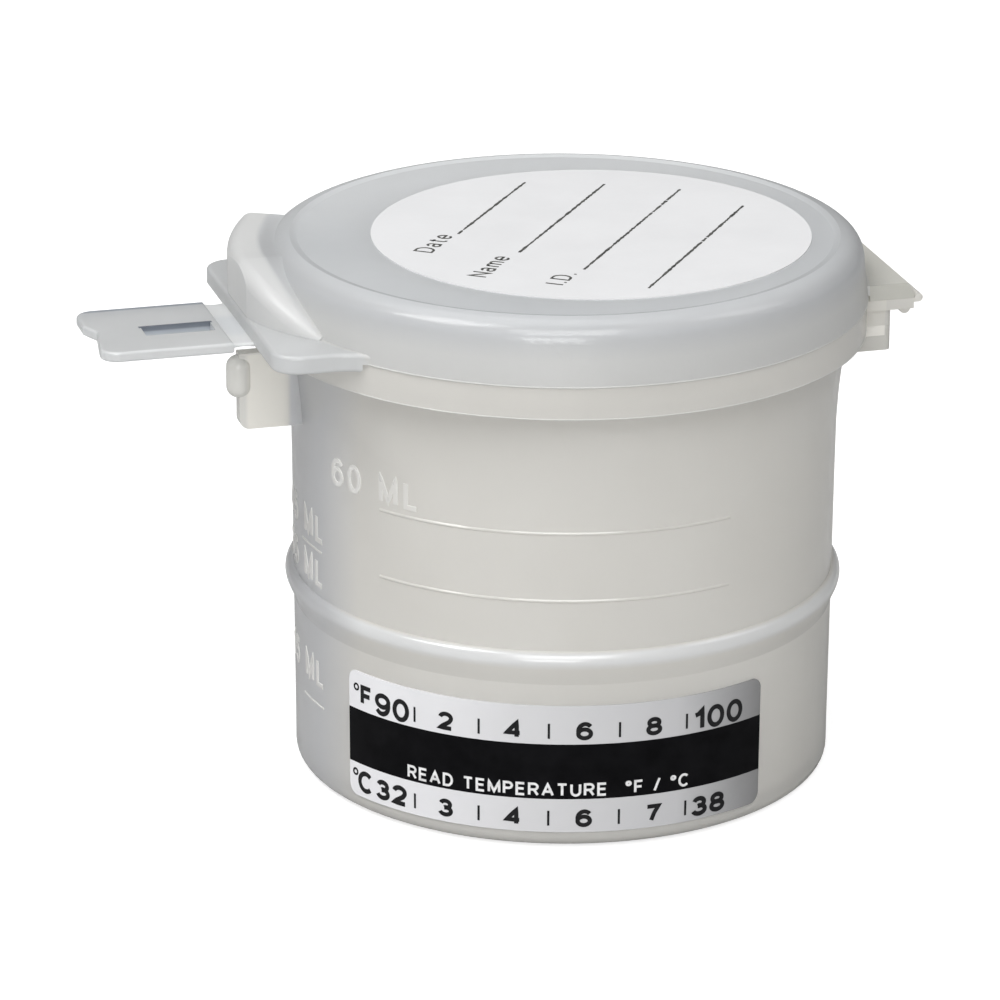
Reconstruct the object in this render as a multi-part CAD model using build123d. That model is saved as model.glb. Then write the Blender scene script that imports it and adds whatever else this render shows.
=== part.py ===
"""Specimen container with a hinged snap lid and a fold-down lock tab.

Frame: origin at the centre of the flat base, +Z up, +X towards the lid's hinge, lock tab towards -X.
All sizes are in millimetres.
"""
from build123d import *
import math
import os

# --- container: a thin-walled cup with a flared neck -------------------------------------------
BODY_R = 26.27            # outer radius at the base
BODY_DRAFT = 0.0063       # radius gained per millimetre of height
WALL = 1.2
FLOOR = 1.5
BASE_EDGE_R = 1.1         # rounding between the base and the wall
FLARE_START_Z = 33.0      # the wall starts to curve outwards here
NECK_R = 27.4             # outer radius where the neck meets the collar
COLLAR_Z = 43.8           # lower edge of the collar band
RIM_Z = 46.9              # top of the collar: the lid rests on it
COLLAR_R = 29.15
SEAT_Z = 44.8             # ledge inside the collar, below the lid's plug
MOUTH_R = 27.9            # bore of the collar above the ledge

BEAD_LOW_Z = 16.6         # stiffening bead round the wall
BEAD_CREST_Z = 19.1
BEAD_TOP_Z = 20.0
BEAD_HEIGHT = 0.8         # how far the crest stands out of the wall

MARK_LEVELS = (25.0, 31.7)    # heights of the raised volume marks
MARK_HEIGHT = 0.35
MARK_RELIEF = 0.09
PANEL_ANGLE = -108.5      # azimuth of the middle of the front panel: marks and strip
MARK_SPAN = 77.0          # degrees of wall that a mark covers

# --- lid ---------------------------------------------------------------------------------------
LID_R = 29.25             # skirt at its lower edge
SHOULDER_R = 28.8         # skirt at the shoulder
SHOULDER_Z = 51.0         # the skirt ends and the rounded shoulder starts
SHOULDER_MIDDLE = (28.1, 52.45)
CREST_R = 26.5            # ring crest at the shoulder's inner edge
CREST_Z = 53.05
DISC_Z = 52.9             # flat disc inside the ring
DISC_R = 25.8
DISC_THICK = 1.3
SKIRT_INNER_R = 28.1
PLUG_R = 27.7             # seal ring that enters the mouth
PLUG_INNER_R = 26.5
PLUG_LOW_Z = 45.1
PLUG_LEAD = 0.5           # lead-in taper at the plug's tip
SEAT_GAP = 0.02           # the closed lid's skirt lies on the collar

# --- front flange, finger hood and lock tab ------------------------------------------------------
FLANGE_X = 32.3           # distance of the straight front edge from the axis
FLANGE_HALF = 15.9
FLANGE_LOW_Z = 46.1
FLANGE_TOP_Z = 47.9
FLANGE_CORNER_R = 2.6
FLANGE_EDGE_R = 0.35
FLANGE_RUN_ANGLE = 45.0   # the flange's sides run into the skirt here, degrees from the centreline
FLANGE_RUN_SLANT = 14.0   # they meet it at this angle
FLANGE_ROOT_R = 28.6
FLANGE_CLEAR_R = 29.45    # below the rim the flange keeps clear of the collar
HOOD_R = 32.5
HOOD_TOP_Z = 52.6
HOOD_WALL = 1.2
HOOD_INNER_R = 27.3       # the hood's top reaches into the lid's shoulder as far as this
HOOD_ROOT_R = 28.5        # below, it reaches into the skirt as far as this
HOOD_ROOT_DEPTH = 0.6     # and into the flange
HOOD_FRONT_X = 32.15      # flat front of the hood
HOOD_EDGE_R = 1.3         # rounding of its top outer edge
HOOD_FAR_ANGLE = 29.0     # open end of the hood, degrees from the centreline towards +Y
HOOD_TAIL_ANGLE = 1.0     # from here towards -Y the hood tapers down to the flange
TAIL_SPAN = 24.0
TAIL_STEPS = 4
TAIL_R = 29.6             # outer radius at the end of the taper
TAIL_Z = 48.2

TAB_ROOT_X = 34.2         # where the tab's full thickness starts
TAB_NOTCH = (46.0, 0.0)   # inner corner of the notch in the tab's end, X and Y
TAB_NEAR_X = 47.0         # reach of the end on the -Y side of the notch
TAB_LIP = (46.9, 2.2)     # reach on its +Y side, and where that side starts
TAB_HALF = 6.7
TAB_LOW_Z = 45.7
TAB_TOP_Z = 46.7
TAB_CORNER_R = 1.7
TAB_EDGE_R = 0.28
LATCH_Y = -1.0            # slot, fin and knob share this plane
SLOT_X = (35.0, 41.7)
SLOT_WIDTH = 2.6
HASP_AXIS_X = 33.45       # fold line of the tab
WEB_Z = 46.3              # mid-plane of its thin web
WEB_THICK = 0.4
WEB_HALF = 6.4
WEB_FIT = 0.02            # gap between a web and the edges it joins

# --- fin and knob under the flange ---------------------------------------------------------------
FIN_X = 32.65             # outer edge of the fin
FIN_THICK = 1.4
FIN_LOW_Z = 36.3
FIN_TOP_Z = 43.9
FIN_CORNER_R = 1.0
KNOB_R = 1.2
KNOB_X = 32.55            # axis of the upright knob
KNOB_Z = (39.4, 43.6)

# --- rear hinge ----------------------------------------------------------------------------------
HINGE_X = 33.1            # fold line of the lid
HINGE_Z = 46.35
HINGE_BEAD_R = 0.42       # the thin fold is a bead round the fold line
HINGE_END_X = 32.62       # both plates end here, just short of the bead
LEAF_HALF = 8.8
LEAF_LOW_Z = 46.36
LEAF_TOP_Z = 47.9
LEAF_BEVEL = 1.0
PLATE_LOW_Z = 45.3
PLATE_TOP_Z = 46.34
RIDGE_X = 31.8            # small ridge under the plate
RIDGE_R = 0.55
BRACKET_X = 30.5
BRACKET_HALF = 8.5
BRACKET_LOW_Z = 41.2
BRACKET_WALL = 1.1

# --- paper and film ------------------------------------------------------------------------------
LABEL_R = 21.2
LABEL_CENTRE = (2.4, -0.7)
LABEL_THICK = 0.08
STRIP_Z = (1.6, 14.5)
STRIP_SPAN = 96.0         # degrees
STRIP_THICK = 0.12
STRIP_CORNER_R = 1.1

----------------

§ SET EXERCISE:
Restate the data above exactly, keeping each word as it stands.

§ TASK ANSWER:
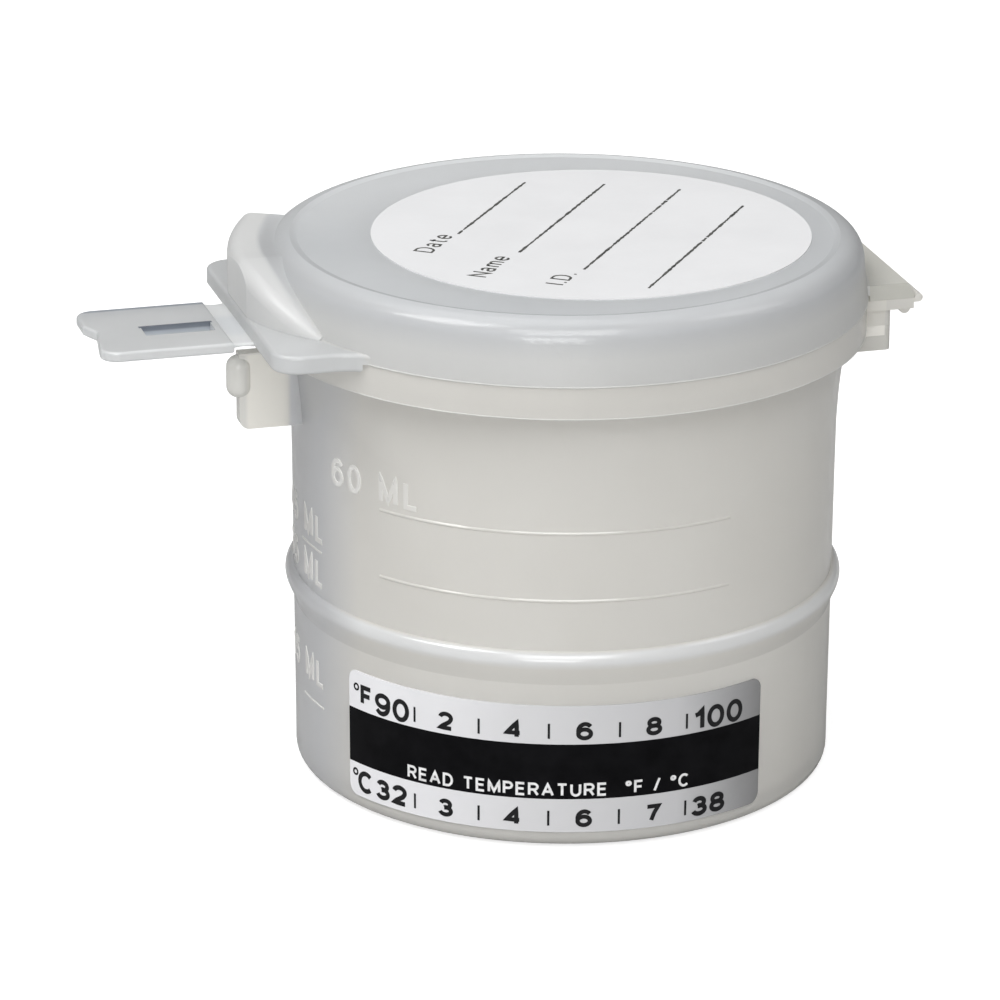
Reconstruct the object in this render as a multi-part CAD model using build123d. That model is saved as model.glb. Then write the Blender scene script that imports it and adds whatever else this render shows.
=== part.py ===
"""Specimen container with a hinged snap lid and a fold-down lock tab.

Frame: origin at the centre of the flat base, +Z up, +X towards the lid's hinge, lock tab towards -X.
All sizes are in millimetres.
"""
from build123d import *
import math
import os

# --- container: a thin-walled cup with a flared neck -------------------------------------------
BODY_R = 26.27            # outer radius at the base
BODY_DRAFT = 0.0063       # radius gained per millimetre of height
WALL = 1.2
FLOOR = 1.5
BASE_EDGE_R = 1.1         # rounding between the base and the wall
FLARE_START_Z = 33.0      # the wall starts to curve outwards here
NECK_R = 27.4             # outer radius where the neck meets the collar
COLLAR_Z = 43.8           # lower edge of the collar band
RIM_Z = 46.9              # top of the collar: the lid rests on it
COLLAR_R = 29.15
SEAT_Z = 44.8             # ledge inside the collar, below the lid's plug
MOUTH_R = 27.9            # bore of the collar above the ledge

BEAD_LOW_Z = 16.6         # stiffening bead round the wall
BEAD_CREST_Z = 19.1
BEAD_TOP_Z = 20.0
BEAD_HEIGHT = 0.8         # how far the crest stands out of the wall

MARK_LEVELS = (25.0, 31.7)    # heights of the raised volume marks
MARK_HEIGHT = 0.35
MARK_RELIEF = 0.09
PANEL_ANGLE = -108.5      # azimuth of the middle of the front panel: marks and strip
MARK_SPAN = 77.0          # degrees of wall that a mark covers

# --- lid ---------------------------------------------------------------------------------------
LID_R = 29.25             # skirt at its lower edge
SHOULDER_R = 28.8         # skirt at the shoulder
SHOULDER_Z = 51.0         # the skirt ends and the rounded shoulder starts
SHOULDER_MIDDLE = (28.1, 52.45)
CREST_R = 26.5            # ring crest at the shoulder's inner edge
CREST_Z = 53.05
DISC_Z = 52.9             # flat disc inside the ring
DISC_R = 25.8
DISC_THICK = 1.3
SKIRT_INNER_R = 28.1
PLUG_R = 27.7             # seal ring that enters the mouth
PLUG_INNER_R = 26.5
PLUG_LOW_Z = 45.1
PLUG_LEAD = 0.5           # lead-in taper at the plug's tip
SEAT_GAP = 0.02           # the closed lid's skirt lies on the collar

# --- front flange, finger hood and lock tab ------------------------------------------------------
FLANGE_X = 32.3           # distance of the straight front edge from the axis
FLANGE_HALF = 15.9
FLANGE_LOW_Z = 46.1
FLANGE_TOP_Z = 47.9
FLANGE_CORNER_R = 2.6
FLANGE_EDGE_R = 0.35
FLANGE_RUN_ANGLE = 45.0   # the flange's sides run into the skirt here, degrees from the centreline
FLANGE_RUN_SLANT = 14.0   # they meet it at this angle
FLANGE_ROOT_R = 28.6
FLANGE_CLEAR_R = 29.45    # below the rim the flange keeps clear of the collar
HOOD_R = 32.5
HOOD_TOP_Z = 52.6
HOOD_WALL = 1.2
HOOD_INNER_R = 27.3       # the hood's top reaches into the lid's shoulder as far as this
HOOD_ROOT_R = 28.5        # below, it reaches into the skirt as far as this
HOOD_ROOT_DEPTH = 0.6     # and into the flange
HOOD_FRONT_X = 32.15      # flat front of the hood
HOOD_EDGE_R = 1.3         # rounding of its top outer edge
HOOD_FAR_ANGLE = 29.0     # open end of the hood, degrees from the centreline towards +Y
HOOD_TAIL_ANGLE = 1.0     # from here towards -Y the hood tapers down to the flange
TAIL_SPAN = 24.0
TAIL_STEPS = 4
TAIL_R = 29.6             # outer radius at the end of the taper
TAIL_Z = 48.2

TAB_ROOT_X = 34.2         # where the tab's full thickness starts
TAB_NOTCH = (46.0, 0.0)   # inner corner of the notch in the tab's end, X and Y
TAB_NEAR_X = 47.0         # reach of the end on the -Y side of the notch
TAB_LIP = (46.9, 2.2)     # reach on its +Y side, and where that side starts
TAB_HALF = 6.7
TAB_LOW_Z = 45.7
TAB_TOP_Z = 46.7
TAB_CORNER_R = 1.7
TAB_EDGE_R = 0.28
LATCH_Y = -1.0            # slot, fin and knob share this plane
SLOT_X = (35.0, 41.7)
SLOT_WIDTH = 2.6
HASP_AXIS_X = 33.45       # fold line of the tab
WEB_Z = 46.3              # mid-plane of its thin web
WEB_THICK = 0.4
WEB_HALF = 6.4
WEB_FIT = 0.02            # gap between a web and the edges it joins

# --- fin and knob under the flange ---------------------------------------------------------------
FIN_X = 32.65             # outer edge of the fin
FIN_THICK = 1.4
FIN_LOW_Z = 36.3
FIN_TOP_Z = 43.9
FIN_CORNER_R = 1.0
KNOB_R = 1.2
KNOB_X = 32.55            # axis of the upright knob
KNOB_Z = (39.4, 43.6)

# --- rear hinge ----------------------------------------------------------------------------------
HINGE_X = 33.1            # fold line of the lid
HINGE_Z = 46.35
HINGE_BEAD_R = 0.42       # the thin fold is a bead round the fold line
HINGE_END_X = 32.62       # both plates end here, just short of the bead
LEAF_HALF = 8.8
LEAF_LOW_Z = 46.36
LEAF_TOP_Z = 47.9
LEAF_BEVEL = 1.0
PLATE_LOW_Z = 45.3
PLATE_TOP_Z = 46.34
RIDGE_X = 31.8            # small ridge under the plate
RIDGE_R = 0.55
BRACKET_X = 30.5
BRACKET_HALF = 8.5
BRACKET_LOW_Z = 41.2
BRACKET_WALL = 1.1

# --- paper and film ------------------------------------------------------------------------------
LABEL_R = 21.2
LABEL_CENTRE = (2.4, -0.7)
LABEL_THICK = 0.08
STRIP_Z = (1.6, 14.5)
STRIP_SPAN = 96.0         # degrees
STRIP_THICK = 0.12
STRIP_CORNER_R = 1.1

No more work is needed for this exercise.